-------- SUPPLIED INFORMATION

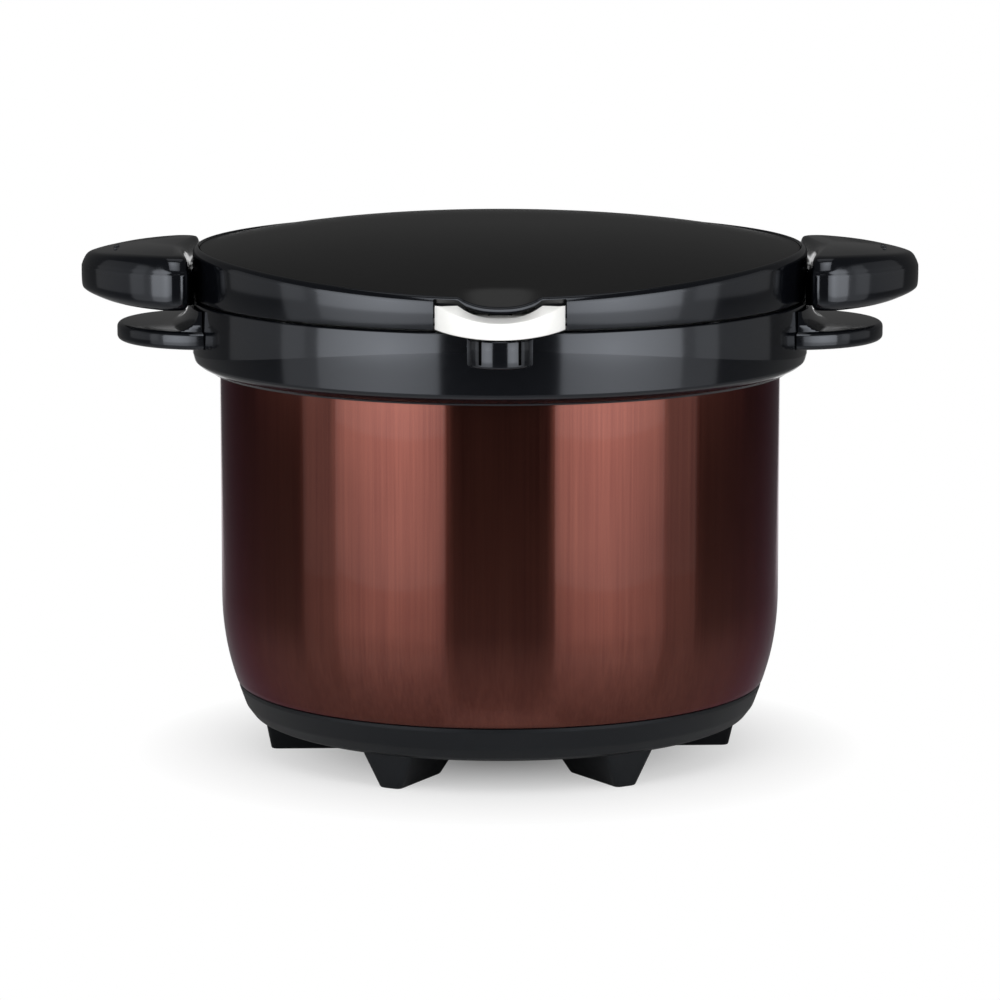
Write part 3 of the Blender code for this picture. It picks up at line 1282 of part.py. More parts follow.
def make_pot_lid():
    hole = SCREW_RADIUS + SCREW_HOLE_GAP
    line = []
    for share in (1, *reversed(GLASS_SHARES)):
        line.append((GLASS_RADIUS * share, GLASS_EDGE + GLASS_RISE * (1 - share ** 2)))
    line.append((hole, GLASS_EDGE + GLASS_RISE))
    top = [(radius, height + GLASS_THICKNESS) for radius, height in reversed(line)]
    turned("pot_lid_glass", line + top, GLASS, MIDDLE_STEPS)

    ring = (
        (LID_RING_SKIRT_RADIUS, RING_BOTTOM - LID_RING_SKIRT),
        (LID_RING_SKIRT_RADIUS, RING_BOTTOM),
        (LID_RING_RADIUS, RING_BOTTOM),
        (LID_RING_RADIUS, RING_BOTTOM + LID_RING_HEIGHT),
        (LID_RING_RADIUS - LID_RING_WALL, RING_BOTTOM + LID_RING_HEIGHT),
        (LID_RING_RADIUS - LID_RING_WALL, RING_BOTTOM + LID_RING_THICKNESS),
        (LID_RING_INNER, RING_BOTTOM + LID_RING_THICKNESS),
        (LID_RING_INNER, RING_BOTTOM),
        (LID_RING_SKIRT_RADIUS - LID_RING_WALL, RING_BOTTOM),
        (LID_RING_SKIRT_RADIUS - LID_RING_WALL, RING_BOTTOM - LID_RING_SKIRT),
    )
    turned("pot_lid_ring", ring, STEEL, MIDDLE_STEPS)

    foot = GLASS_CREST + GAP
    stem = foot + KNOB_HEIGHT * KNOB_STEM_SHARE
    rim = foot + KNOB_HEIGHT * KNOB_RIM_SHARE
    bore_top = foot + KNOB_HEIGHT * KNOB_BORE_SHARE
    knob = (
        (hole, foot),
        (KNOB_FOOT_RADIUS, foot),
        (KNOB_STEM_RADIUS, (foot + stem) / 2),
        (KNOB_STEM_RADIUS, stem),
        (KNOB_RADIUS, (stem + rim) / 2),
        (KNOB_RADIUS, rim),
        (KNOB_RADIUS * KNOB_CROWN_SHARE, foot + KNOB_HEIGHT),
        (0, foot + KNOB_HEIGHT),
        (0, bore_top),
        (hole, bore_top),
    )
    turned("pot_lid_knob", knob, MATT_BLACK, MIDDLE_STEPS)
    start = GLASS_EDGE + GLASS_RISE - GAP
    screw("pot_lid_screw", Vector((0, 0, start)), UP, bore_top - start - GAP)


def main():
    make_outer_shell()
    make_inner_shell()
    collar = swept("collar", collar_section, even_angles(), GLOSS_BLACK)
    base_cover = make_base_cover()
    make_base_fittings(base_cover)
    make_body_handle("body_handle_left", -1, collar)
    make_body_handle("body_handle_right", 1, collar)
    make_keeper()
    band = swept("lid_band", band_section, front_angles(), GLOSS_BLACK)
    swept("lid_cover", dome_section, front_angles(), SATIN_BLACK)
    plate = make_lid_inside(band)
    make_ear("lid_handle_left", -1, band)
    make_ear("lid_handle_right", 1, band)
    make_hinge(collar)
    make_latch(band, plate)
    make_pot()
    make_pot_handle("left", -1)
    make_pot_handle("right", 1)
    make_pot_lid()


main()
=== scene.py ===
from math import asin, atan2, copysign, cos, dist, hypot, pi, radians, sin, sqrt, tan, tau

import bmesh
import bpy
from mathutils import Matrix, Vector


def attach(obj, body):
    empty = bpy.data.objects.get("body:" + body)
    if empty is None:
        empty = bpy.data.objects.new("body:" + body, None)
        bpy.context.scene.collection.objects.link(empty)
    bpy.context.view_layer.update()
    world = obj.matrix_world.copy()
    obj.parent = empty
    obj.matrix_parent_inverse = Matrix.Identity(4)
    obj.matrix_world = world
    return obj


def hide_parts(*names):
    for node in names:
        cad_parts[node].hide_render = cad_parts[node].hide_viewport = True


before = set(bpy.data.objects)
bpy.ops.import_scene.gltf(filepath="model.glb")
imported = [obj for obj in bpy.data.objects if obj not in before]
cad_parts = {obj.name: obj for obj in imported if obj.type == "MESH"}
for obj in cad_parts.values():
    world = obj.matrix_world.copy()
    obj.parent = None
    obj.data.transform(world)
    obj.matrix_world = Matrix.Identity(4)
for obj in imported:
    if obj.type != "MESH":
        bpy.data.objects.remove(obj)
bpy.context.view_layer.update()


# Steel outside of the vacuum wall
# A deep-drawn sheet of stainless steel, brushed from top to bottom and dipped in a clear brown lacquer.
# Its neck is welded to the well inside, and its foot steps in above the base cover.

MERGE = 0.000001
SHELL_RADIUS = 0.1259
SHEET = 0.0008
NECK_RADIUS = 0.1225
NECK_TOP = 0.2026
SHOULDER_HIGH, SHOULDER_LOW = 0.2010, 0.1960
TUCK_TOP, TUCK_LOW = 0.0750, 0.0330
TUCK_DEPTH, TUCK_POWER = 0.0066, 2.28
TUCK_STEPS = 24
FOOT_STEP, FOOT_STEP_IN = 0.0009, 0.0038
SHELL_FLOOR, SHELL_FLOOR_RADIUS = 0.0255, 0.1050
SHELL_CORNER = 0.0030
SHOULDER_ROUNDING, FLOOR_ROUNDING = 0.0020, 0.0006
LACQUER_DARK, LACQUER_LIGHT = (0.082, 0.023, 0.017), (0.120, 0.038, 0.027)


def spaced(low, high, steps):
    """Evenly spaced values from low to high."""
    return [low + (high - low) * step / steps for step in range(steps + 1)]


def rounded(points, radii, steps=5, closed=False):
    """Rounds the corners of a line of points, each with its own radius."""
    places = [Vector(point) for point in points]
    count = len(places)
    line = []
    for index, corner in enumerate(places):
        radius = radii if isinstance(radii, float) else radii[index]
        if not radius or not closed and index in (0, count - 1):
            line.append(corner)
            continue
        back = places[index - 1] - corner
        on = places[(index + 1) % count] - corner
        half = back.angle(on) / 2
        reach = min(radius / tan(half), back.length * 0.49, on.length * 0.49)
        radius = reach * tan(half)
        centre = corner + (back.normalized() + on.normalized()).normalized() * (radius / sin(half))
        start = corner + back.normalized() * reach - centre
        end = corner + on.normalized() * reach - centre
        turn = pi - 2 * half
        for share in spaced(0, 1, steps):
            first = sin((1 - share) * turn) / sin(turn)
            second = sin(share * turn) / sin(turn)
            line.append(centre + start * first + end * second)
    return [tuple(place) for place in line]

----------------

§ YOUR TASK: Begin with the line containing "dome_section, front_angles(), SATIN_BLACK)", end with the line containing "if empty is", and transcribe exactly every line in that span, with nothing added.

§ EXERCISE OUTPUT:
    swept("lid_cover", dome_section, front_angles(), SATIN_BLACK)
    plate = make_lid_inside(band)
    make_ear("lid_handle_left", -1, band)
    make_ear("lid_handle_right", 1, band)
    make_hinge(collar)
    make_latch(band, plate)
    make_pot()
    make_pot_handle("left", -1)
    make_pot_handle("right", 1)
    make_pot_lid()


main()
=== scene.py ===
from math import asin, atan2, copysign, cos, dist, hypot, pi, radians, sin, sqrt, tan, tau

import bmesh
import bpy
from mathutils import Matrix, Vector


def attach(obj, body):
    empty = bpy.data.objects.get("body:" + body)
    if empty is None:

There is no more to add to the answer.